Al pasar de la cinta, conmueve la resistencia, la tozudez, la insistencia de algunos recuerdos que creías ya definitivamente olvidados y que se empeñan en sobrevivir. Quién no, en un brote de malhumor, en un mal día, les ha dicho basta, para qué, si ya fue, a otro perro con ese hueso pelado y relamido. Sin embargo, al tiempo, sin ofenderse, en silencio, los ves venir nuevamente. Callados, viejitos, nobles, y te alegrás de que estén ahí como si reencontraras un juguete que creías perdido, el DNI, el pasaporte a un mundo en el que todo era posible. Abrazado, apretado a ellos, agradecés. ¡Qué suerte que estás, que te quedaste, que están! No sé qué sería de mí sin ustedes, recuerdos.

Quedan por revisar los asuntos pendientes. Residuos orgánicos de alguna pasión, las relaciones plásticas, las de cartón, las reciclables, las que todavía tiran. Los quién sabe, los ya veremos, los por las dudas. Cada una va a parar a una bolsa, a una caja, a un rincón en el que se amontona también gran parte de lo que somos. De todo un poco: libros, mapas de algún viaje, recortes, cables, celulares antiguos, tarjetas, documentos, certificados, recetas, enchufes, órdenes, trámites, anteojos, pañuelos, auriculares, boletas de luz y gas, recibos de impuestos pagados, carpetas, escritos y muchos “andá a saber”.

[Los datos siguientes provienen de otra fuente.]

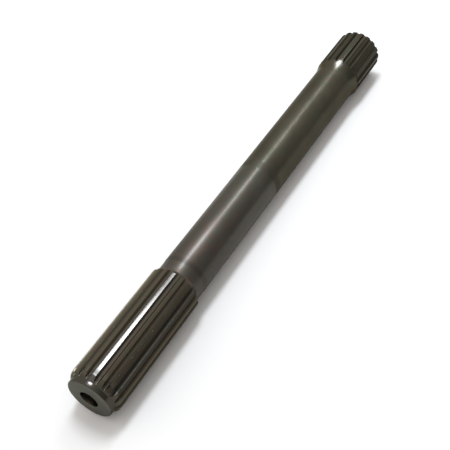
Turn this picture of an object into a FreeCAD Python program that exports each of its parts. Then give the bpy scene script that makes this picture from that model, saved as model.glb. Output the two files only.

La cinta se detiene y disuelve en las sombras. El arrullo del motor se aleja sin que puedas nunca ver, ni saber, quién conduce el camión que recoge lo que queda del día. El cuerpo blando, relajado, toma aire, resopla un último suspiro, hondo, leve, satisfecho, como de alivio, y te dormís, decente y tranquilo. Tu otro yo, el pibe cartonero, hizo su trabajo. Estás reciclado, listo para volver a soñar.